Kendati diperbolehkan terbang dengan ketinggian 120 meter pun, pilot juga tak bisa menerbangkan drone seenaknya sendiri. Sebab, ada wilayah atau batasan daerah tertentu yang tidak semua drone boleh terbang. Misalnya, istana presiden yang termasuk dalam kawasan objek vital.

"Ada pula area objek vital negara seperti PLTU, instalasi nuklir, area militer, taman nasional baluran. Kalau ada anda job disana (objek vital), mending ditolak saja lah," tutur dia. 

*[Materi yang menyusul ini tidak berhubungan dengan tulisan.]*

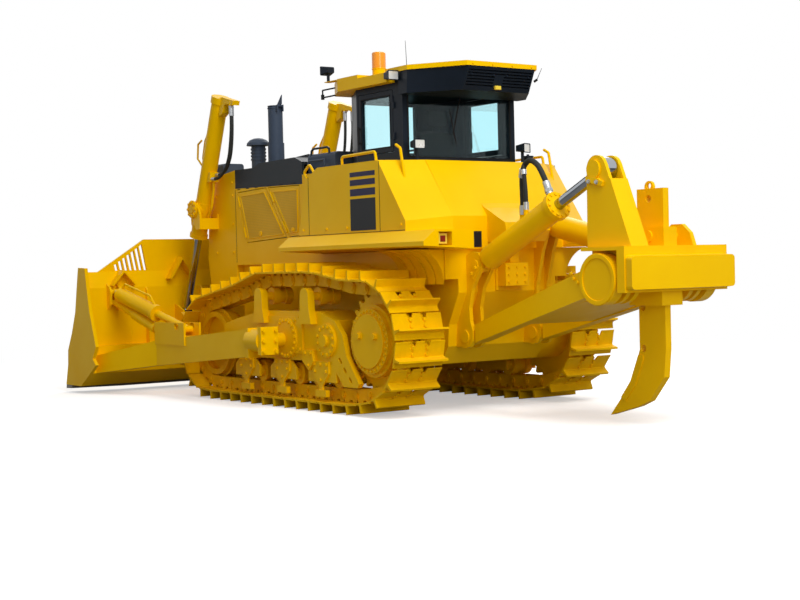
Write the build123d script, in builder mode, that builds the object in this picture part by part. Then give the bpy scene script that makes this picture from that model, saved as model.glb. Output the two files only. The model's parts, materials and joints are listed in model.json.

Di Indonesia, Kawasan Keselamatan Operasi Penerbangan (KKOP) adalah wilayah daratan atau perairan serta ruang udara di sekitar bandar udara yang digunakan untuk kegiatan operasi penerbangan. Maka dari itu, dalam rangka menjamin keselamatan penerbangan, tak seluruh drone bisa asal terbang.

Di Kota Surabaya dan sekitarnya, ada jarak tertentu sebuah drone diperbolehkan terbang.

"Di Surabaya ini masuk dalam kategori KKOP, 90% masuk KKOP. Jadi, radius 15 kilometer dari garis terluar pagar bandara masuk KKOP. Boleh terbang, asal sesuai rekomendasi dari Airnav. Misal, ada komunitas atau perorangan yamg mau mengadakan acara, ya harus mengurus perizinannya," ujar dia.

Hendra menerangkan, penggunaan ruang udara telah penggunaan drone yang tertuang dalam Peraturan Menteri Perhubungan Nomor PM 47 Tahun 2016, revisi dari Peraturan Menteri Perhubungan Nomor PM 180 Tahun 2015 tentang Pengendalian Pengoperasian Sistem Pesawat Udara Tanpa Awak di Ruang Udara yang Dilayani Indonesia. Regulasi lainnya juga diatur dalam Pemerintah (PP) Nomor 4 Tahun 2018 tentang Pengamanan Wilayah Udara Republik Indonesia.

Untuk sanksi yang dijerat kepada operator beragam, mulai dari peringatan, pembekuan izin, pencabutan izin, hingga denda administratif. Untuk denda administratif yang dimaksud, pelanggar wajib membayar mulai dari 1.001 hingga 3.000 'penalty unit', per 1 unit penalti adalah Rp 100.000.

"Ada jatahnya (terbang) sendiri-sendiri. 120 meter (ketinggian) untuk jatahnya drone, atasnya lagi heli, atasnya lagi pesawat komersial lainnya. Plotnya drone ya 120 meter," tutupnya.